Mit Chohan dann aufgebrochen, noch eben Visitenkarten mit Hecht getauscht, und hinaus ins neue Schneien, die Spree entlang, in der sich dicht an dicht die Eisscholle drängen und unter uns, wie arktische Lava, unter der Brücke hindurchdrücken; man meint, es knirschen zu hören. Am BE vorbei und noch eingekehrt auf je ein Brötchen, einen Kaffee. Dann trennen wir uns, und ich radle hierher.
Muß jetzt die Aufnahme von >>>> Parallalie vorbereiten, der um fünf über Skype Zitate sprechen wird; mal sehen, wie das dann klingt. Und gegen sieben, also 19 Uhr, kommt Frankenberg, ebenfalls für ein paar Sätze, her. Danach werde ich alles komplett haben und mit der Montage beginnen können; d.h., erst einmal werde ich nach Typoskript aus den langen Tonfalls genau ausgezeichnete Clips herstellen; ich denke mal, daß ich dafür den gesamten Montag brauchen werde. Die Auszeichnungs-Nummern der Clips werden dabei auch ins Skript eingetragen, logischerweise, damit ich bei etwaigen Verschiebungen, später, nicht durcheinanderkomme und dann Ewigkeiten suchen muß.
17.50 Uhr:
Hm. Ob das jetzt so gut war?
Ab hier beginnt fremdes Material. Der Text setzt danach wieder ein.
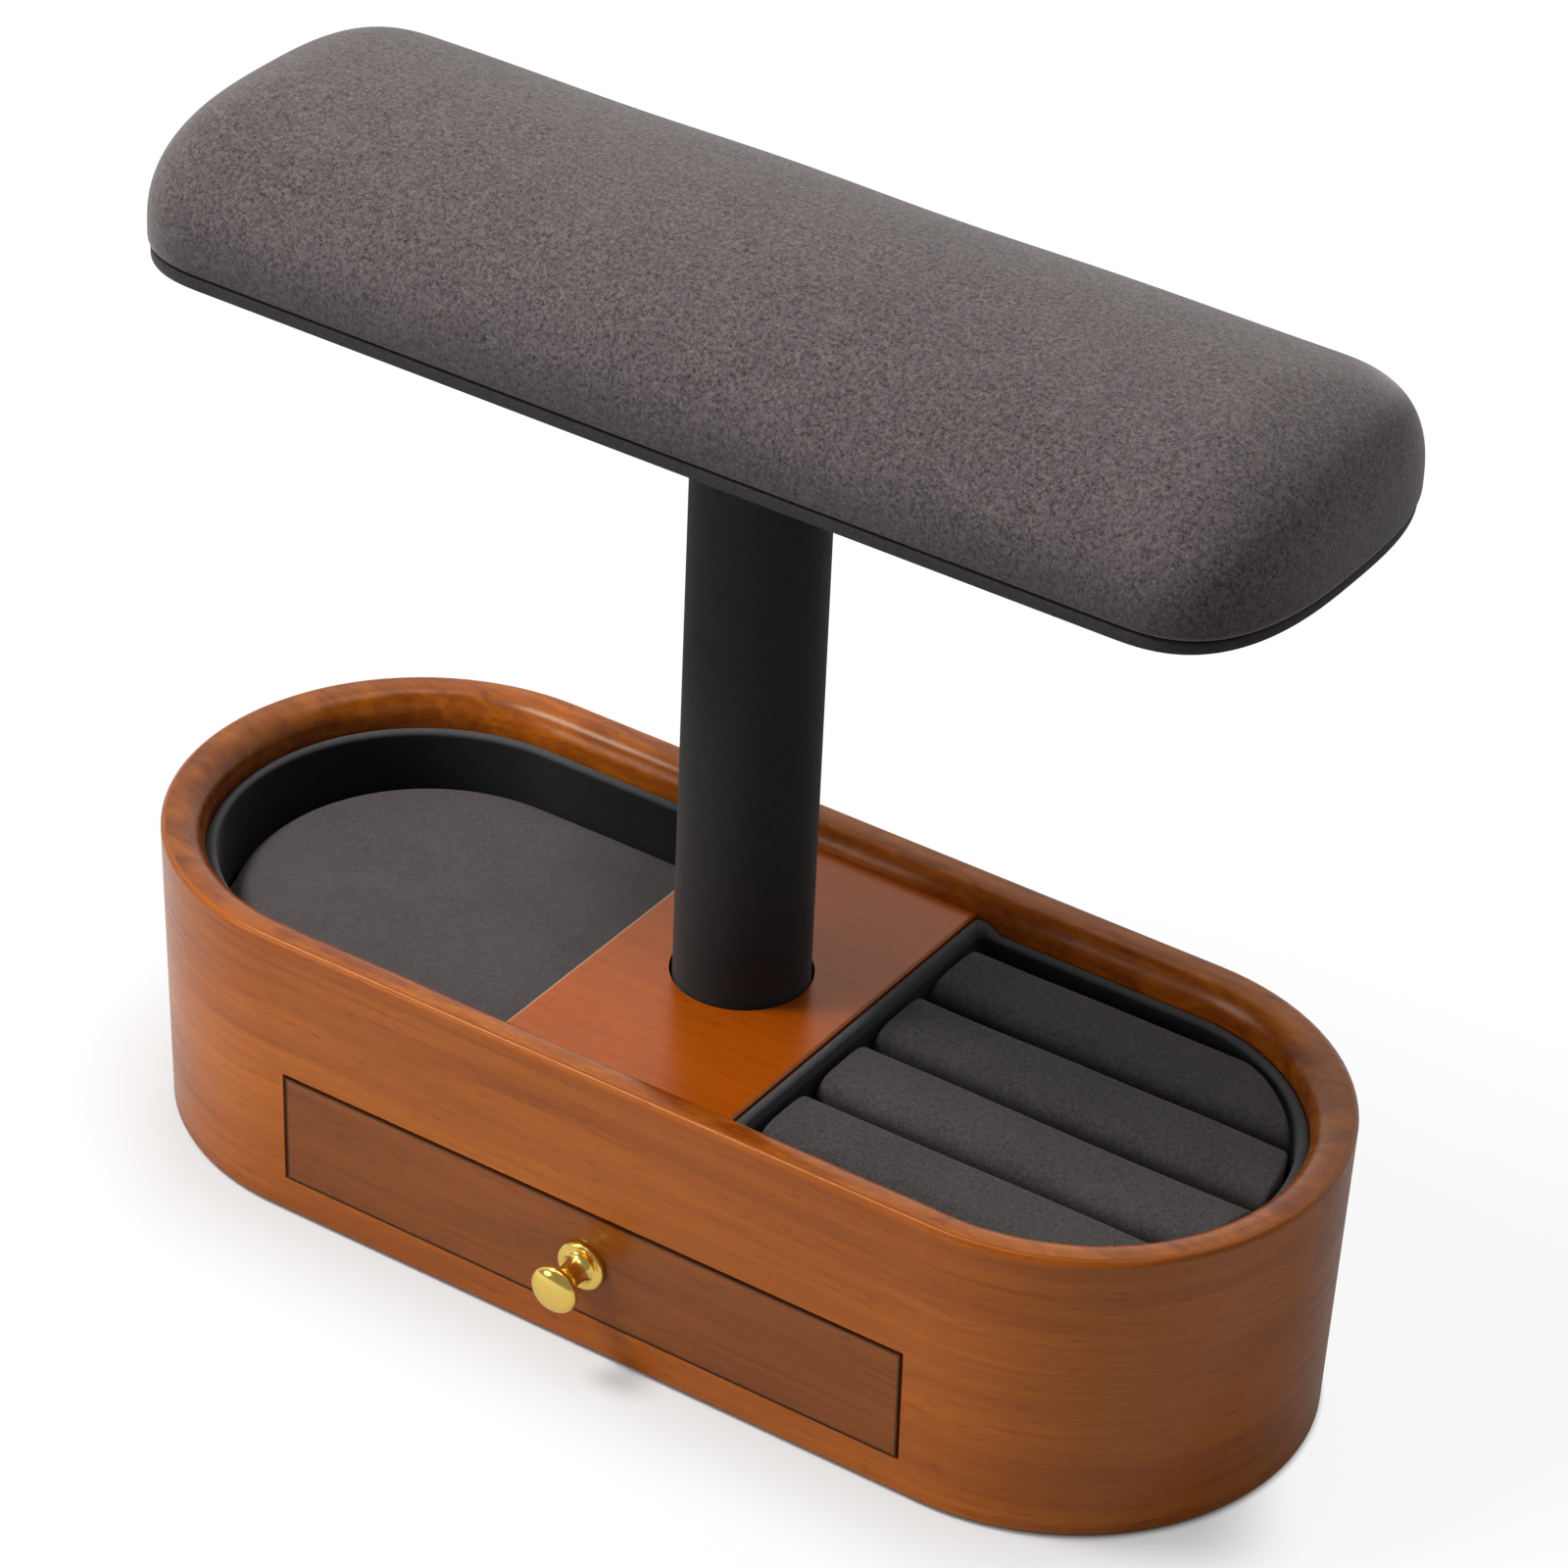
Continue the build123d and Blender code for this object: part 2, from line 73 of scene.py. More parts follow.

Absolut verrauschte Verbindung in Skype, was ich mir aber hätte denken können, weil >>>> in Amelia die Internetverbindung vor allem nachmittags, und sowieso im Wochenende, i m m e r problematisch ist. Jetzt werde ich aber erstmal das File auf den Laptop übertragen und dann gucken, mit welchem Filter ich das Rauschen zumindest unterdrücken kann. Eventuell überspreche ich die Töne auch, also montiere einen Mischklang. Wenn das nicht zu einem annehmbaren Ergebnis führt, müssen wir die Aufnahme wiederholen, oder aber ich muß noch mal jemanden anderes sprechen lassen. Auf jeden Fall kann ich die jetzigen Töne als Platzhalter verwenden. Irre komisch allerdings, daß der Freund in Skype auf dem Kopf steht:
Gut, ran ans „Putzen“, >>>> g e g e n das ich doch eigentlich bin.